Contributing Columnist

The year 1955 was a big one for inventions. It brought us Velcro, Play-Doh and that green bean with mushroom soup glop that is required by law to be on every American’s Thanksgiving Day dinner table

But when it came to making us fat, dumb and happy, no one did more that year than Eugene T. Polley.

Mr. Polley, who died last week at the age of 96, invented the television remote control. It was called Flash-Matic Tuning and, as the newspaper ads proclaimed, “You have to see it to believe it!”

Simply by aiming a gun-shaped device at your Zenith television ($399.95 for the deluxe model with blond grained finish cabinet), you could turn it on or off and “shut off long annoying commercials while picture remains on screen!” All without the physical exertion of getting out of your chair, walking across the room and turning a dial.

There was no longer a need to sit through programs such as “Meet the Press” that threatened to bring knowledge into our living rooms.
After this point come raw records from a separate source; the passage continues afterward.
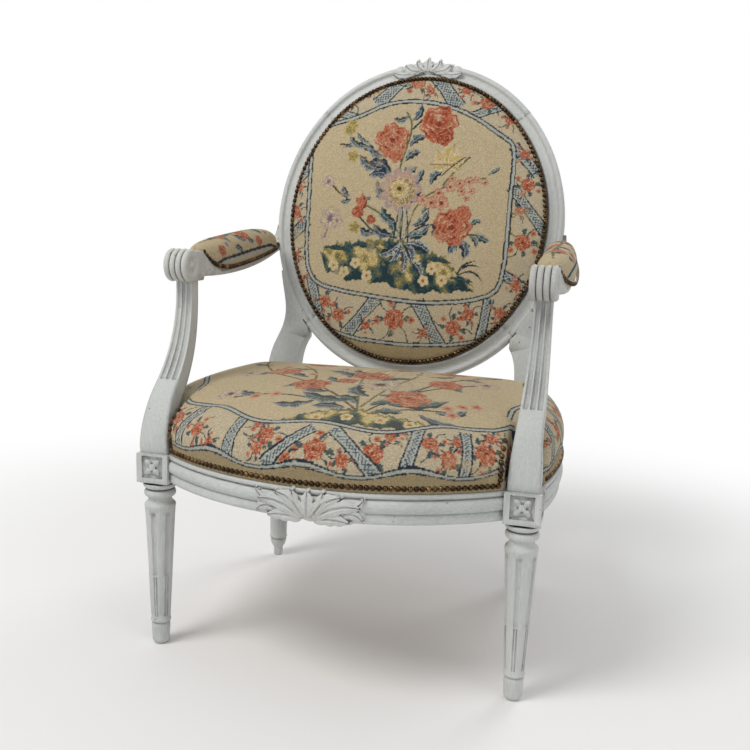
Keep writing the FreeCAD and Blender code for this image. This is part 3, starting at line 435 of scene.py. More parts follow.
# the needlework: motifs drawn stitch by stitch on cloth coordinates, in centimetres
wool = dict(ground=tone(208, 191, 156), border=tone(206, 192, 163), strip=tone(178, 160, 124),
            coral=tone(184, 98, 70), red=tone(146, 66, 48), rose=tone(204, 140, 110), blush=tone(216, 180, 148),
            pink=tone(186, 118, 108), lilac=tone(172, 154, 156), mauve=tone(132, 114, 124),
            navy=tone(48, 56, 68), blue=tone(76, 92, 108), pale=tone(160, 168, 164), ice=tone(188, 192, 182),
            teal=tone(44, 66, 70), sea=tone(72, 98, 98), moss=tone(108, 112, 78), olive=tone(150, 138, 88),
            straw=tone(204, 180, 112), cream=tone(224, 206, 164), tan=tone(168, 140, 100),
                    brown=tone(92, 70, 48))


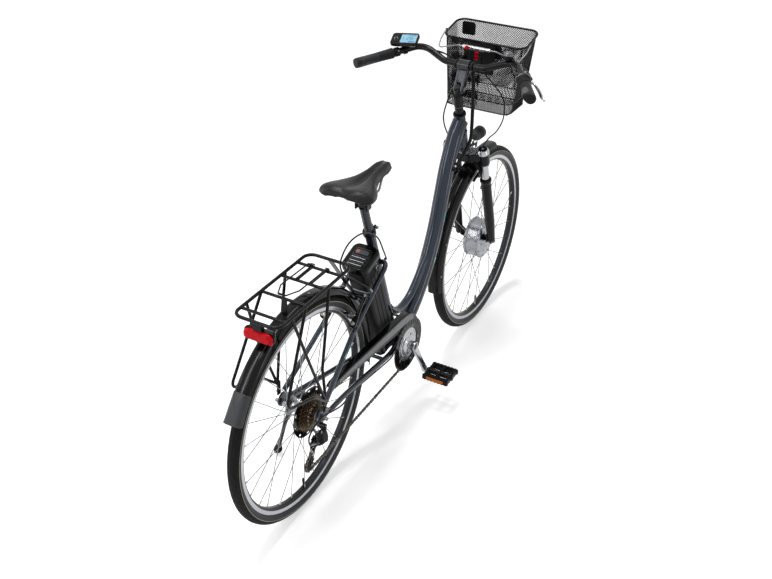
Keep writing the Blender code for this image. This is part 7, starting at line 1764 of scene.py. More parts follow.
def motor_plug():
    """The motor's moulded connector and its short lead, clipped to the left leg."""
    shape = Shape(MATT)
    leg = leg_axis(1)
    route = smooth([FRONT_AXLE + Vector((0.0620, -0.010, 0.004)),
                    FRONT_AXLE + Vector((0.0690, -0.004, 0.020)),
                    leg @ Vector((0.0125, 0.0150, 0.060)), leg @ Vector((0.0130, 0.0160, 0.100)),
                    leg @ Vector((0.0110, 0.0190, 0.140))], 26)
    shape.tube(route, 0.0030, JACKET, 12)
    place = axes_at(leg @ Vector((0.0110, 0.0190, 0.140)), STEER_AXIS, LEFT)
    shape.lathe([(0.0, -0.004), (0.0042, -0.004), (0.0060, 0.004), (0.0070, 0.008), (0.0070, 0.030),
                 (0.0058, 0.034),
                 (0.0058, 0.052), (0.0040, 0.058), (0.0, 0.058)], place, MATT, 24)
    for z in (0.010, 0.015, 0.020, 0.025):
        shape.lathe([(0.0060, z), (0.0074, z), (0.0074, z + 0.002), (0.0060, z + 0.002)], place, MATT, 24)
    shape.lathe([(0.0178, 0.150), (0.0188, 0.150), (0.0188, 0.154), (0.0178, 0.154)], leg, GLOSS, 36)
    return shape.piece("motor_connector", "lowers", (), "black_plastic")


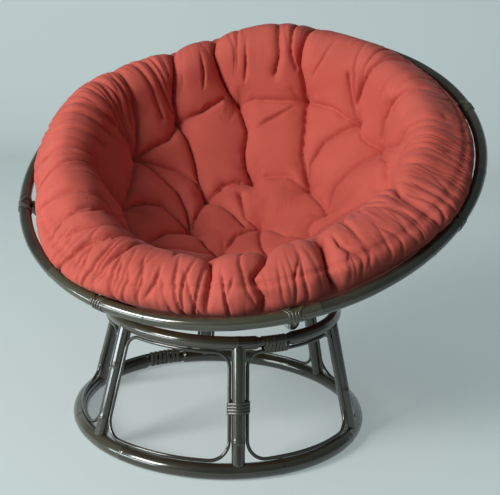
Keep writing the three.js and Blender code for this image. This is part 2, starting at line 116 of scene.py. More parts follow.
TOP_RING_ANGLE = math.atan2(TOP_RING_RADIUS, CENTRE_OVER_TOP_RING)
TILT = RIM_ANGLE - TOP_RING_ANGLE - FRONT_RISE / RIM_DISTANCE
STAND_FORWARD = RIM_DROP * math.sin(TILT)
FLOOR_RING_HEIGHT = FLOOR_POLE / 2

# Each ring as its radius, its height in the stand's or the bowl's own frame, and its pole
FLOOR_RING = (FLOOR_RING_RADIUS, FLOOR_RING_HEIGHT, FLOOR_POLE)
TOP_RING = (TOP_RING_RADIUS, TOP_RING_HEIGHT, TOP_POLE)
RIM = (RIM_RADIUS, -RIM_DROP, RIM_POLE)
LOWER_RING = (LOWER_RING_RADIUS, -LOWER_RING_DROP, RIB_POLE)

STAND = Matrix.Translation((0, -STAND_FORWARD, 0))
BOWL = Matrix.Translation((0, -STAND_FORWARD, TILT_CENTRE_HEIGHT)) @ Matrix.Rotation(TILT, 4, "X")


UP = np.array([0.0, 0.0, 1.0])


def unit(v):
    return v / np.linalg.norm(v, axis=-1, keepdims=True)


def ease(t):
    t = np.clip(t, 0, 1)
    return t * t * (3 - 2 * t)


def bell(away, width):
    return np.exp(-(away / width) ** 2)


def arc_lengths(path):
    return np.concatenate([[0], np.cumsum(np.linalg.norm(np.diff(path, axis=0), axis=1))])


def level(azimuth):
    """The level direction outward at an azimuth."""
    return np.stack([np.cos(azimuth), np.sin(azimuth), np.zeros_like(azimuth)], -1)


def even_turns(sides):
    return 2 * math.pi * np.arange(sides) / sides


def new_mesh(name, points, faces, place, attributes=None):
    """A smooth mesh object at the origin. place moves its points, and attributes are kept for each point."""
    mesh = bpy.data.meshes.new(name)
    mesh.from_pydata(np.asarray(points, float).tolist(), [], faces)
    mesh.transform(place)
    for key, values in (attributes or {}).items():
        values = np.asarray(values, np.float32)
        kind, field = ("FLOAT_VECTOR", "vector") if values.ndim == 2 else ("FLOAT", "value")
        mesh.attributes.new(key, kind, "POINT").data.foreach_set(field, values.ravel())
    mesh.polygons.foreach_set("use_smooth", np.ones(len(mesh.polygons), bool))
    mesh.update()
    piece = bpy.data.objects.new(name, mesh)
    scene.collection.objects.link(piece)
    return piece


def dress(piece, body, slot, material, *nodes):
    """Gives a piece its material, and lets it stand for CAD nodes and ride on their body. slot is not used.
    """
    piece.data.materials.clear()
    piece.data.materials.append(material)
    if nodes:
        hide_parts(*nodes)
    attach(piece, body)


# Materials. Colours are linear red, green and blue, with an alpha of 1.

STAIN_DARK = (0.014, 0.011, 0.007, 1)
STAIN_LIGHT = (0.042, 0.035, 0.021, 1)
STAIN_WORN = (0.080, 0.074, 0.042, 1)
GRAIN_DARK = (0.012, 0.008, 0.005, 1)
RING_DARK = (0.010, 0.007, 0.005, 1)
CANE_DARK = (0.036, 0.030, 0.018, 1)
CANE_LIGHT = (0.095, 0.082, 0.048, 1)
FIBRE_DARK = (0.018, 0.012, 0.008, 1)
STEEL_DARK = (0.42, 0.42, 0.41, 1)
STEEL_LIGHT = (0.60, 0.60, 0.59, 1)
CORAL_DARK = (0.53, 0.090, 0.066, 1)
CORAL_LIGHT = (0.60, 0.112, 0.084, 1)
TWILL_SHADE = (0.34, 0.045, 0.032, 1)
SLUB_PALE = (0.68, 0.19, 0.14, 1)

# A pattern is drawn out in the direction whose number is small
GRAIN_STRETCH = (1.0, 1.0, 0.035)
CLOUD_STRETCH = (1.0, 1.0, 0.25)
FIBRE_STRETCH = (1.0, 1.0, 0.03)
SLUB_STRETCH = (1.0, 0.15, 1.0)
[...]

Just aim the Flash-Matic at one corner of the 21-inch screen and, zap, we had “Dragnet,” “The Adventures of Rin Tin Tin” or “Arthur Godfrey’s Talent Scouts.”

To a generation for which any activity worth doing can be accomplished by the click of a mouse or a swipe on an iPhone screen, a device that controlled a television might not seem like much.

But to those of us who were convinced that the only reason our parents had us was so they could make us get up every half hour and change the channel for them, it was just slightly short of a miracle.

As Mr. Polley himself modestly declared in a 2002 interview, “The flush toilet may have been the most civilized invention ever devised, but the remote control is the next most important. It’s almost as important as sex.”

But, like sex, Flash-Matic wasn’t always perfect. The system was light-activated, which meant the channel might be switched back to “Meet the Press” by a stray beam of intrusive sunlight. So the following year it was succeeded by Space Command, which used high-frequency sound waves. Light didn’t affect it, although the sounds of keys jangling could. And, while inaudible to humans, the sound could trigger yowls of protest from the family pooch.

Still, the impact on American sloth of Mr. Polley’s invention can’t be overlooked.

As the ads put it, “A flash of light from across the room (no wires, no cords) turns set on, off or changes channels ... and you remain in your easy chair!”

Which is where many of us have remained ever since.